In my opinion, we should create Author pages for these authors unless they really are ephemeral. For example, here are some reasons why an author is worth creating a page for:
  • We know at least their name and works they authored (as is the case with John Wright)
  • There exists some scholarly research into their identity (as is the case with F. B. P.)
  • Their work has been reprinted enough to have a {{versions}} or {{translations}} page (as is the case with R. Maitland)
Beleg Tâl (talk) 12:42, 2 September 2019 (UTC)
I personally don't think we should use Portal space for this, unless we believe Edward Smith is a group of people using a single pseudonym (like Eando Binder). However, it should be okay to place it in Author space while noting that there is a possibility that the individual may be a conflation of several individuals -- as is done at Author:John the Evangelist and other pages. —Beleg Tâl (talk) 04:02, 2 September 2019 (UTC)
The problem with author ns is that someone will create an author page for it citing it as one person, not with any uncertainty, and I don't see that it is the right way to go. We already have corporate author pages in portal: ns, so for poorly defined authority it seems better to distinguish. I see your cited page as being different circumstance. — billinghurst sDrewth 04:20, 2 September 2019 (UTC)
Here are some more Author-space pages for individual authors with poorly defined authority: Ambrosiaster, Ephelia, Father Edgar, R. Maitland, F. B. P., Mathetes, Pearl Poet. —Beleg Tâl (talk) 12:29, 2 September 2019 (UTC)
Not sure what point you are making? Those pages don't fit the criteria that was broached in the subject. There is no evidence for or against that the Edward Smith is one or multiple people, which is why I am suggesting handling it this way. Alternatively we are having three Edward Smith pages with no ready means to distinguish them. — billinghurst sDrewth 12:55, 2 September 2019 (UTC)
Just like Author:John the Evangelist, we do not know whether the author in question is one or three individuals. Just like R. Maitland, we have no information about the author except the name and the work itself. Author:Pearl Poet is both of these: we do not know whether the Pearl Poet is one person or several people, and we know nothing about them. Just like all of the above, the page belongs in Author space and not in Portal space. —Beleg Tâl (talk) 13:01, 2 September 2019 (UTC)

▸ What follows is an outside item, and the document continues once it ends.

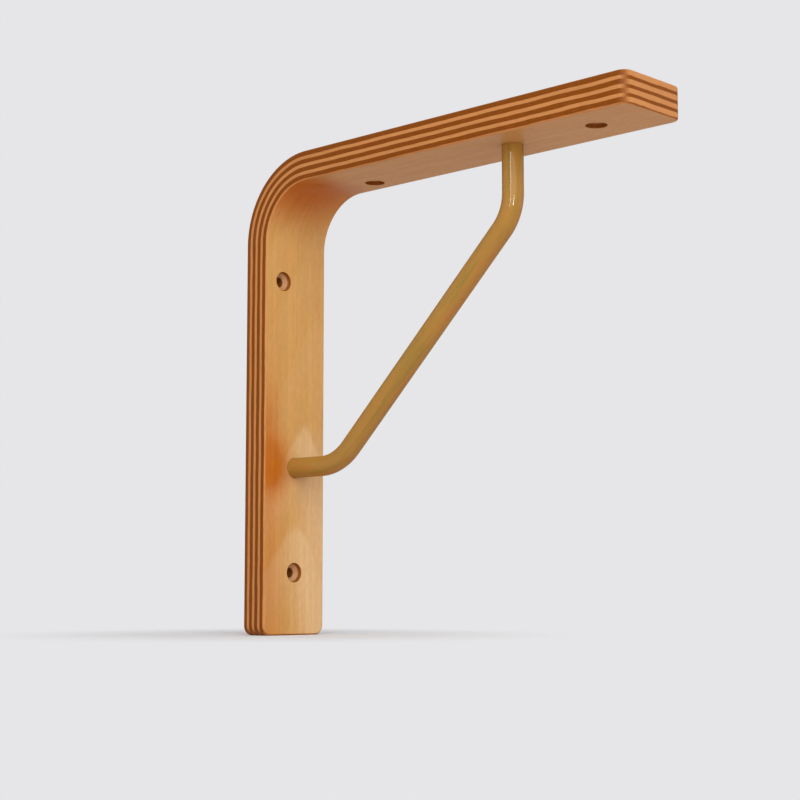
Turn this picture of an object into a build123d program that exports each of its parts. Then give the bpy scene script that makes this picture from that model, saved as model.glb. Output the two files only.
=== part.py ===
from build123d import *
import os

# Moulded plywood shelf bracket: a bent strip of nine glued veneers and a bent rod strut.
# X runs out of the wall along the arm, Y across the strip, Z up.
# The origin is the centre of the flat part of the wall face.

# The bent strip
bracket_height = 200.0
bracket_reach = 200.0
strip_width = 34.0
inner_bend_radius = 23.0
end_corner_radius = 4.0
arris_size = 0.6

# The veneers of the lay-up, thin ones on the two broad faces and thick ones between
face_veneer_thickness = 0.7
core_veneer_thickness = 1.6
core_veneer_count = 7

# Screw holes: a straight recess for the head, a cone below it, then the shank hole
screw_head_diameter = 8.0
screw_shank_diameter = 4.3
screw_head_sink = 1.3
screw_cone_angle = 90.0

# Places of the screw holes. The two nearest the bend stand off the middle line, on
# opposite sides, so that a screwdriver passes the strut.
low_screw_height = 26.0
high_screw_height = 149.0
high_screw_side = -7.1
rear_screw_reach = 53.0
rear_screw_side = 7.1
tip_screw_inset = 26.0

# The strut and its two blind sockets
rod_diameter = 8.4
strut_height = 70.0
strut_reach = 134.0
strut_straight_end = 26.6
lower_bend_radius = 25.0
upper_bend_radius = 19.0
socket_depth = 7.0
socket_clearance = 0.1

# Values worked out from these
strip_thickness = 2 * face_veneer_thickness + core_veneer_count * core_veneer_thickness
outer_bend_radius = inner_bend_radius + strip_thickness
leg_end = -(bracket_height - outer_bend_radius) / 2
shelf_level = leg_end + bracket_height
arm_underside = shelf_level - strip_thickness
bend_centre = (outer_bend_radius, shelf_level - outer_bend_radius)
strut_level = leg_end + strut_height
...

People in portal namespace[edit]

I do like the concept of Category:People in portal namespace that billinghurst has mentioned above. I would just like to ask, what is supposed to happen if it is found out that a person, who has a portal page, wrote some works and these are added to Wikisource, and consequently also author page for the person is created. Should both the portal and author page exist parallelly? If so, which of them should be connected to the person's Wikidata page? Or should the portal page be deleted (redirected)? Or should the author page be created by moving the portal page into the author namespace? --Jan Kameníček (talk) 15:56, 2 September 2019 (UTC)

If an individual in Portal space is discovered to have authored works, the page is then moved from Portal to Author space. Similarly if an individual in Author space is discovered to have no extant works, the page is moved from Author to Portal space. —Beleg Tâl (talk) 17:45, 2 September 2019 (UTC)
I see (and agree), thanks. --Jan Kameníček (talk) 18:02, 2 September 2019 (UTC)
There is a specific note on the category with those pointers. — billinghurst sDrewth 23:06, 2 September 2019 (UTC)
  • Pictogram voting comment.svg Comment Further categorisation still needs to be resolved, as we have always done straight categorisation of people as the authors and their occupations, origin, etc. It has always been problematic, and left for another day. Similarly our categorisation of biographical works again with the conflict. I know that the EB1911 project looked at a hierarchical naming approach, though it is still internal to the work, rather than universal to the site. — billinghurst sDrewth 23:06, 2 September 2019 (UTC)

Problem with .jpg[edit]

May I ask, what the problem is with Index:Mrs Mekota dies.jpg? I thought .jpg are acceptable. --Jan Kameníček (talk) 19:59, 6 September 2019 (UTC)

Unlike DjVu or PDF, the JPG index pages do not generate the index automatically, and must be manually inserted. I do not know of a specific example I can point you to, but I do know it can be done and there are such Index pages on Wikisource. --EncycloPetey (talk) 21:18, 6 September 2019 (UTC)
I see, thank you for explanation. --Jan Kameníček (talk) 07:05, 7 September 2019 (UTC)
@Jan.Kamenicek: — see Index:Florence Earle Coates Mine and Thine (1904)Hrishikes (talk) 07:58, 7 September 2019 (UTC)

Urantia Book – overwritten page[edit]

The current DJVU file for The Urantia Book has page 1292 overwritten by (i.e. as a duplicate of) the previous page. I've just finished proofreading a huge swath of the papers (as chapters in that book are called), including these problematic pages.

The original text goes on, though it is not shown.